WHAT TO PRODUCE: In the listing that follows, the range to quote begins at the line that has "Write the Blender Python" and ends after the line that has "BINDING_WIDTH = 5.5 * MM"; quote it verbatim and add nothing.

MATERIALS PROVIDED:
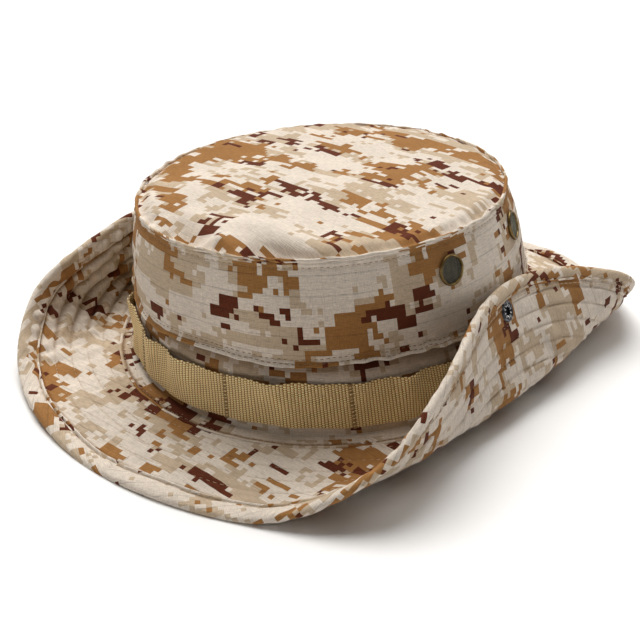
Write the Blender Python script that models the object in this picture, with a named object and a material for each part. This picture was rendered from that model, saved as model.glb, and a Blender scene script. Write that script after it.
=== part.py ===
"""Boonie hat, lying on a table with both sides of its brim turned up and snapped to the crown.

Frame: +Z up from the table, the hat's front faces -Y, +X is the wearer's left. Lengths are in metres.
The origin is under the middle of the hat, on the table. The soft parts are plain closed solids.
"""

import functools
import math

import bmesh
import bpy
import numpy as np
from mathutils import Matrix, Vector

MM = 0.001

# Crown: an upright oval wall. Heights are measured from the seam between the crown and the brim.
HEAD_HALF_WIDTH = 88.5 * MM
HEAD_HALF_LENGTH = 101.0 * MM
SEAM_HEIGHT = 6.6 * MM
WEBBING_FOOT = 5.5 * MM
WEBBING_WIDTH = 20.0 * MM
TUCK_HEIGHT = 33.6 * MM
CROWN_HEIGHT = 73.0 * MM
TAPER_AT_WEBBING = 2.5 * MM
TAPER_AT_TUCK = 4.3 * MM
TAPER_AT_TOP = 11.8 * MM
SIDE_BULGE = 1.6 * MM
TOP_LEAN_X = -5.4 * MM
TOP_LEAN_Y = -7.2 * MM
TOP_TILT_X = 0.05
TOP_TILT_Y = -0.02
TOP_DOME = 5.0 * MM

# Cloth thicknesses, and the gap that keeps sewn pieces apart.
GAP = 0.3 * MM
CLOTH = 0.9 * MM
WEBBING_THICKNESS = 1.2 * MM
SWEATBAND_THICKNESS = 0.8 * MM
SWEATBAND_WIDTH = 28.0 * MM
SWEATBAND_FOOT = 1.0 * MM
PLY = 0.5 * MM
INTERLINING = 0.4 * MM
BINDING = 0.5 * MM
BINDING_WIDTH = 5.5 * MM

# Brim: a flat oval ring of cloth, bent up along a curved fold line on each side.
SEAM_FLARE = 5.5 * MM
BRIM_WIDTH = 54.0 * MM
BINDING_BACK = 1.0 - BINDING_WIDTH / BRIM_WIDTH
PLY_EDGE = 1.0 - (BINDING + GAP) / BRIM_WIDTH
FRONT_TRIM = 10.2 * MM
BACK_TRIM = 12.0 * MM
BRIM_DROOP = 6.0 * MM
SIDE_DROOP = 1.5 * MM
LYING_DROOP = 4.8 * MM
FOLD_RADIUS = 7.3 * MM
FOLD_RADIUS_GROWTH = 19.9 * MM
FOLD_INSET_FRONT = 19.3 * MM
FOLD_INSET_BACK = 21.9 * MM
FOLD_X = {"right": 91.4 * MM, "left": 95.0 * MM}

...

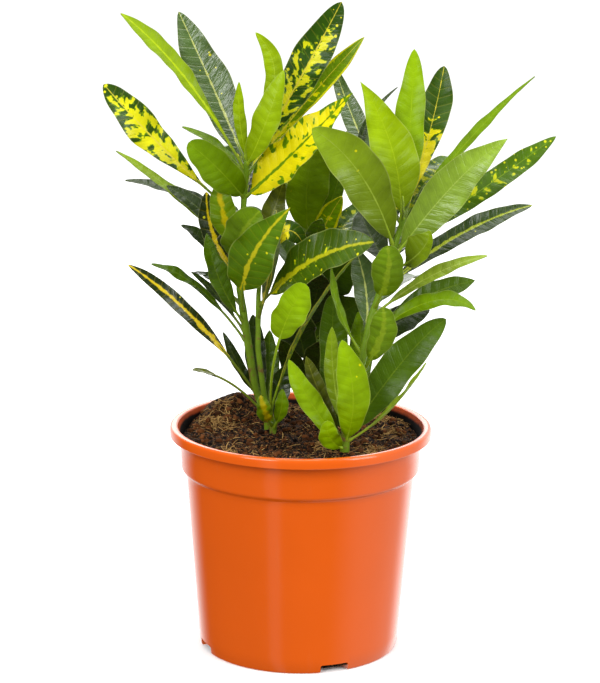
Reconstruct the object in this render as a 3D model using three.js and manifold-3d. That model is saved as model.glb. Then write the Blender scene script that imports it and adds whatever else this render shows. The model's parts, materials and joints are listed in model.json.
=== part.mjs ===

TASK ANSWER:
Write the Blender Python script that models the object in this picture, with a named object and a material for each part. This picture was rendered from that model, saved as model.glb, and a Blender scene script. Write that script after it.
=== part.py ===
"""Boonie hat, lying on a table with both sides of its brim turned up and snapped to the crown.

Frame: +Z up from the table, the hat's front faces -Y, +X is the wearer's left. Lengths are in metres.
The origin is under the middle of the hat, on the table. The soft parts are plain closed solids.
"""

import functools
import math

import bmesh
import bpy
import numpy as np
from mathutils import Matrix, Vector

MM = 0.001

# Crown: an upright oval wall. Heights are measured from the seam between the crown and the brim.
HEAD_HALF_WIDTH = 88.5 * MM
HEAD_HALF_LENGTH = 101.0 * MM
SEAM_HEIGHT = 6.6 * MM
WEBBING_FOOT = 5.5 * MM
WEBBING_WIDTH = 20.0 * MM
TUCK_HEIGHT = 33.6 * MM
CROWN_HEIGHT = 73.0 * MM
TAPER_AT_WEBBING = 2.5 * MM
TAPER_AT_TUCK = 4.3 * MM
TAPER_AT_TOP = 11.8 * MM
SIDE_BULGE = 1.6 * MM
TOP_LEAN_X = -5.4 * MM
TOP_LEAN_Y = -7.2 * MM
TOP_TILT_X = 0.05
TOP_TILT_Y = -0.02
TOP_DOME = 5.0 * MM

# Cloth thicknesses, and the gap that keeps sewn pieces apart.
GAP = 0.3 * MM
CLOTH = 0.9 * MM
WEBBING_THICKNESS = 1.2 * MM
SWEATBAND_THICKNESS = 0.8 * MM
SWEATBAND_WIDTH = 28.0 * MM
SWEATBAND_FOOT = 1.0 * MM
PLY = 0.5 * MM
INTERLINING = 0.4 * MM
BINDING = 0.5 * MM
BINDING_WIDTH = 5.5 * MM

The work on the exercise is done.